Where Did the Year Go?

Life has a way of whipping on past with barely a notice. That's what happened to 2016.

Started the year with a new position in a new company, feeling sheepish to be going back to the marketplace, and now the year is gone. The sheepishness is too. Not sure what's replaced it though.

This was a tough year. Not half as tough as it was for some of my loved ones, but tough enough.

I lost an uncle.  That hurt, mostly because of what he represented to me...a safe loving male adult. Having not seen too many of those growing up, his was a special kind of role,  modeled well. He is well missed, and while I'm sad for my aunt and cousins, am happy for the surety that we will indeed see him again.

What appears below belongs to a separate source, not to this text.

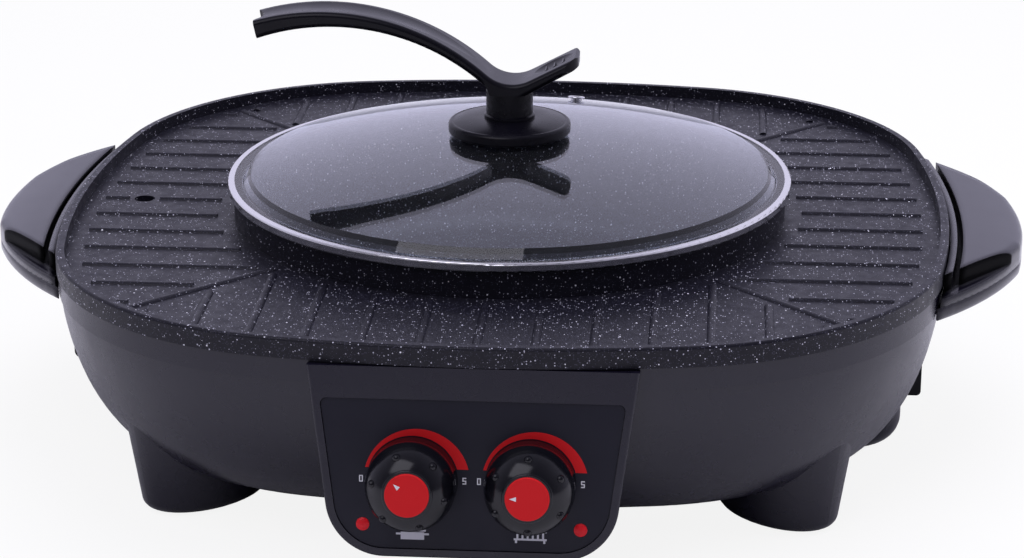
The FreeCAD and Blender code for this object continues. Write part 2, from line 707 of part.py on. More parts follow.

I lost sight of a goal and a dream. That hurt, mostly because of what that represented to me...as one who has struggled all my life with starting and not finishing, was this just another abandoned "project"?  But I am realizing that timing for things like vocations, dreams, and missions is never ours. Our offering is to prepare. Sometimes preparation feels like 3 steps forward and 2 steps back so you hardly ever notice the 1 step further along you got.  But 1 step further remains 1 step ahead of where you were and that counts for something.

I broke a shoulder. That hurt, mostly because...well, it just did! And for days afterwards, I had butterflies in my stomach every time I walked on a surface that felt unsure.  As silly as it seems, the fear of falling compelled me to ponder this thing called aging, which in turn evoked a desire for health and strength. So I'm eating well and moving more and making time and space for prayer and restful solitude.

What will 2017 bring I wonder?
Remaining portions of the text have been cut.